The Adani Group has denied the allegations.

Sharma, whose PIL seeking a probe against the Hindenburg Research was pending before the top court, told the Bench during mentioning of urgent matters that the media was doing sensational reporting on the issue.

“Make a reasonable argument…not for injunction against the media,” the CJI told Sharma.

The Bench has already reserved its orders on setting up an expert committee to examine the regulatory mechanism to protect investors in the wake of the Hindenburg Research report that resulted in sudden crash of the Adani Group shares.

The Supreme Court had on February 17 refused to accept names of experts submitted to it by the Centre in a sealed cover for a panel to be set up to suggest remedial measures to safeguard investors’ interests in the wake of the Hindenburg Research report that led to the crash of the Adani Group shares.

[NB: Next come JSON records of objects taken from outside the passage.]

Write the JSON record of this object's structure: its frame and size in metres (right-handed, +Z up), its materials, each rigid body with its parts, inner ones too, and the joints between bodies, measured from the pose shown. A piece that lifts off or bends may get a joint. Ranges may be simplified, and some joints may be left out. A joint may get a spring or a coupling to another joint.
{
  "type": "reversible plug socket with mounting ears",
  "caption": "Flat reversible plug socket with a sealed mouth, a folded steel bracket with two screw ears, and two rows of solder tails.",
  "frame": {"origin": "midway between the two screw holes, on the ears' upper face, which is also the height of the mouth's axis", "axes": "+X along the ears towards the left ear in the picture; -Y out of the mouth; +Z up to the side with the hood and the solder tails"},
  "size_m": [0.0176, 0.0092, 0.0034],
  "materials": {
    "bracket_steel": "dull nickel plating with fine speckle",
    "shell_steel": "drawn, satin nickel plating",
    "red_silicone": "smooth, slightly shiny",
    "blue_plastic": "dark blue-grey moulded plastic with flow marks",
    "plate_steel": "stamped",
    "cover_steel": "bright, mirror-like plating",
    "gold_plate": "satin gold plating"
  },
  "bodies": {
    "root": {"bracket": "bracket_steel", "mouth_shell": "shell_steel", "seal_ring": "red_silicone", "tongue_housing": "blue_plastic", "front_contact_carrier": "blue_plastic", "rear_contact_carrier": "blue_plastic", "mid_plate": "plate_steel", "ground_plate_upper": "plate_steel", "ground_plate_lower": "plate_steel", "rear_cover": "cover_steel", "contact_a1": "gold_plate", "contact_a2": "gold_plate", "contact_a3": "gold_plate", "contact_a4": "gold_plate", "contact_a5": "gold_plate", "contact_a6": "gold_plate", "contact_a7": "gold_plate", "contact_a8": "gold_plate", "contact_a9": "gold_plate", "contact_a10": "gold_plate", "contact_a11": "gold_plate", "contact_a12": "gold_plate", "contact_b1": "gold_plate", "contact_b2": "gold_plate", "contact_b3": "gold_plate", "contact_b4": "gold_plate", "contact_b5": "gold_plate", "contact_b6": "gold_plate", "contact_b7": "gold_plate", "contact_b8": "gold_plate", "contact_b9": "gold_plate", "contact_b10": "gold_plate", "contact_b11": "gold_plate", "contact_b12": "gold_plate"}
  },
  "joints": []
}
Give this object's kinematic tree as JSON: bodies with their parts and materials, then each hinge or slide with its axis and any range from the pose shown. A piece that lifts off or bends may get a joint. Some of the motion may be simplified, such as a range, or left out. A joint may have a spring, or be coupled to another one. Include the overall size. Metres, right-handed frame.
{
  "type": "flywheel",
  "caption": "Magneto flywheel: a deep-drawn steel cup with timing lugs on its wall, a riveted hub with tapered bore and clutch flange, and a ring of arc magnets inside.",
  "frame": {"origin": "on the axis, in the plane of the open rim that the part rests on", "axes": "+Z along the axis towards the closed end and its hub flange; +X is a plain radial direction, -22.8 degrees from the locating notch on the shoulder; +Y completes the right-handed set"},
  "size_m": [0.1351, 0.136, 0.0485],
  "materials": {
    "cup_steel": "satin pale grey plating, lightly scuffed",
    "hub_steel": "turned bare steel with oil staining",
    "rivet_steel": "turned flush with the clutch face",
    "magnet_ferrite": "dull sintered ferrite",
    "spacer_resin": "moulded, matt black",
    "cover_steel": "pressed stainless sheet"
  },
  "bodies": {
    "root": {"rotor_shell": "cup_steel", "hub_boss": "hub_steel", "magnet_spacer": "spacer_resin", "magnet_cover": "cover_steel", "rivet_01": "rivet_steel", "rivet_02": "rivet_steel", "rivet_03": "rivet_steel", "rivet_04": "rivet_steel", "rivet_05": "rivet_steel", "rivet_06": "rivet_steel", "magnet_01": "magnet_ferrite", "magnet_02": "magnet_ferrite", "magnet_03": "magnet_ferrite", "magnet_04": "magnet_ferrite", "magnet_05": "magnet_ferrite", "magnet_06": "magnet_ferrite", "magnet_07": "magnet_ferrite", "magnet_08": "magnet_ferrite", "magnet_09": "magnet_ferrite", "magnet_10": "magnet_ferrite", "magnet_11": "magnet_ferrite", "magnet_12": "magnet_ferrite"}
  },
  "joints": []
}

“We will select the experts and maintain full transparency. If we take names from the government, it would amount to a government-constituted committee. There has to be full (public) confidence in the committee,” the Bench had said.

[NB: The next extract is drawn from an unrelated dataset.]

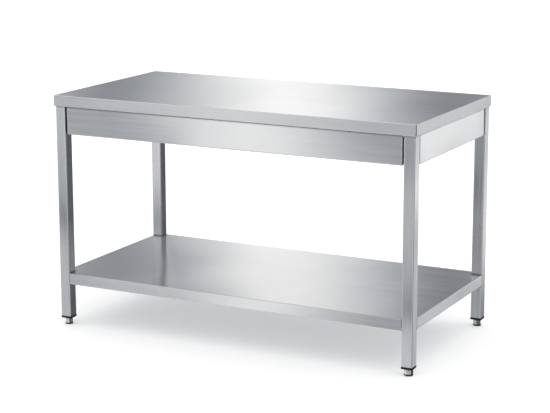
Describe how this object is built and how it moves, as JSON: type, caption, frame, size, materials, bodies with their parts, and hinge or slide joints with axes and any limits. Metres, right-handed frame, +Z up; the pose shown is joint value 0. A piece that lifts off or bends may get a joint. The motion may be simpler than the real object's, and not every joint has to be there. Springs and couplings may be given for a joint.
{
  "type": "work table",
  "caption": "Stainless steel work table with a folded-edge top, square tube legs, aprons between the legs, a notched bottom shelf and screw-adjusted levelling feet.",
  "frame": {"origin": "on the floor under the centre of the worktop", "axes": "+X to the right along the length, +Y to the back, +Z up; the front shows the long apron"},
  "size_m": [1.4, 0.7, 0.85],
  "materials": {
    "worktop_steel": "finely brushed along the length, glossy",
    "shelf_steel": "finely brushed along the length, glossy",
    "apron_steel": "satin brushed along the length",
    "leg_steel": "satin brushed along the tube",
    "folded_steel": "mill finish, folded and spot welded",
    "foot_steel": "turned and polished",
    "zinc_steel": "zinc plated",
    "black_plastic": "fine grain moulded",
    "pad_plastic": "fine grain moulded",
    "underlay_board": "faced particle board"
  },
  "bodies": {
    "table": {"worktop": "worktop_steel", "shelf": "shelf_steel", "worktop_underlay": "underlay_board", "worktop_stiffener_left": "folded_steel", "worktop_stiffener_right": "folded_steel", "shelf_stiffener_front": "folded_steel", "shelf_stiffener_back": "folded_steel", "front_apron": "apron_steel", "back_apron": "apron_steel", "left_apron": "apron_steel", "right_apron": "apron_steel", "leg_front_left": "leg_steel", "leg_plug_front_left": "black_plastic", "insert_nut_front_left": "zinc_steel", "shelf_bracket_front_left": "folded_steel", "leg_front_right": "leg_steel", "leg_plug_front_right": "black_plastic", "insert_nut_front_right": "zinc_steel", "shelf_bracket_front_right": "folded_steel", "leg_back_left": "leg_steel", "leg_plug_back_left": "black_plastic", "insert_nut_back_left": "zinc_steel", "shelf_bracket_back_left": "folded_steel", "leg_back_right": "leg_steel", "leg_plug_back_right": "black_plastic", "insert_nut_back_right": "zinc_steel", "shelf_bracket_back_right": "folded_steel", "apron_bolts": "zinc_steel", "apron_spacers": "zinc_steel", "apron_rivet_nuts": "zinc_steel", "shelf_bolts": "zinc_steel", "shelf_rivet_nuts": "zinc_steel", "worktop_screws": "zinc_steel", "stiffener_screws": "zinc_steel"},
    "pad_front_left": {"foot_pad_front_left": "pad_plastic"},
    "foot_front_left": {"foot_stud_front_left": "zinc_steel", "foot_hex_front_left": "foot_steel"},
    "pad_front_right": {"foot_pad_front_right": "pad_plastic"},
    "foot_front_right": {"foot_stud_front_right": "zinc_steel", "foot_hex_front_right": "foot_steel"},
    "pad_back_left": {"foot_pad_back_left": "pad_plastic"},
    "foot_back_left": {"foot_stud_back_left": "zinc_steel", "foot_hex_back_left": "foot_steel"},
    "pad_back_right": {"foot_pad_back_right": "pad_plastic"},
    "foot_back_right": {"foot_stud_back_right": "zinc_steel", "foot_hex_back_right": "foot_steel"}
  },
  "joints": [
    {"name": "foot_lift_front_left", "type": "slide", "parent": "table", "child": "pad_front_left", "axis": [0, 0, 1], "range_m": [-0.02, 0.00075]},
    {"name": "foot_turn_front_left", "type": "hinge", "parent": "pad_front_left", "child": "foot_front_left", "pos_m": [-0.675, -0.325, 0.015], "axis": [0, 0, 1], "range_deg": [-4801, 181]},
    {"name": "foot_lift_front_right", "type": "slide", "parent": "table", "child": "pad_front_right", "axis": [0, 0, 1], "range_m": [-0.02, 0.00075]},
    {"name": "foot_turn_front_right", "type": "hinge", "parent": "pad_front_right", "child": "foot_front_right", "pos_m": [0.675, -0.325, 0.015], "axis": [0, 0, 1], "range_deg": [-4801, 181]},
    {"name": "foot_lift_back_left", "type": "slide", "parent": "table", "child": "pad_back_left", "axis": [0, 0, 1], "range_m": [-0.02, 0.00075]},
    {"name": "foot_turn_back_left", "type": "hinge", "parent": "pad_back_left", "child": "foot_back_left", "pos_m": [-0.675, 0.325, 0.015], "axis": [0, 0, 1], "range_deg": [-4801, 181]},
    {"name": "foot_lift_back_right", "type": "slide", "parent": "table", "child": "pad_back_right", "axis": [0, 0, 1], "range_m": [-0.02, 0.00075]},
    {"name": "foot_turn_back_right", "type": "hinge", "parent": "pad_back_right", "child": "foot_back_right", "pos_m": [0.675, 0.325, 0.015], "axis": [0, 0, 1], "range_deg": [-4801, 181]}
  ],
  "couplings": [
    {"joint": "foot_turn_front_left", "follows": "foot_lift_front_left", "rad_per_m": 4188.8},
    {"joint": "foot_turn_front_right", "follows": "foot_lift_front_right", "rad_per_m": 4188.8},
    {"joint": "foot_turn_back_left", "follows": "foot_lift_back_left", "rad_per_m": 4188.8},
    {"joint": "foot_turn_back_right", "follows": "foot_lift_back_right", "rad_per_m": 4188.8}
  ]
}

“We would rather not accept the sealed cover suggestions. We want to ensure transparency. In case we take your suggestions from a sealed cover, it automatically means the other party won’t know,” it had said.

“If we accept suggestions, we should disclose it to the other side so that there is transparency,” it had noted.

Reserving its order on the petitions seeking probe into the Hindenburg-Adani report, the Bench had said it can’t start with the presumption of a regulatory failure.

Maintaining that it will not take suggestions from either government or the petitioners on the composition of the expert committee, the top court had said it would select experts on its own.

However, the Bench had made it clear that it would not appoint a sitting judge on the panel to examine the issue.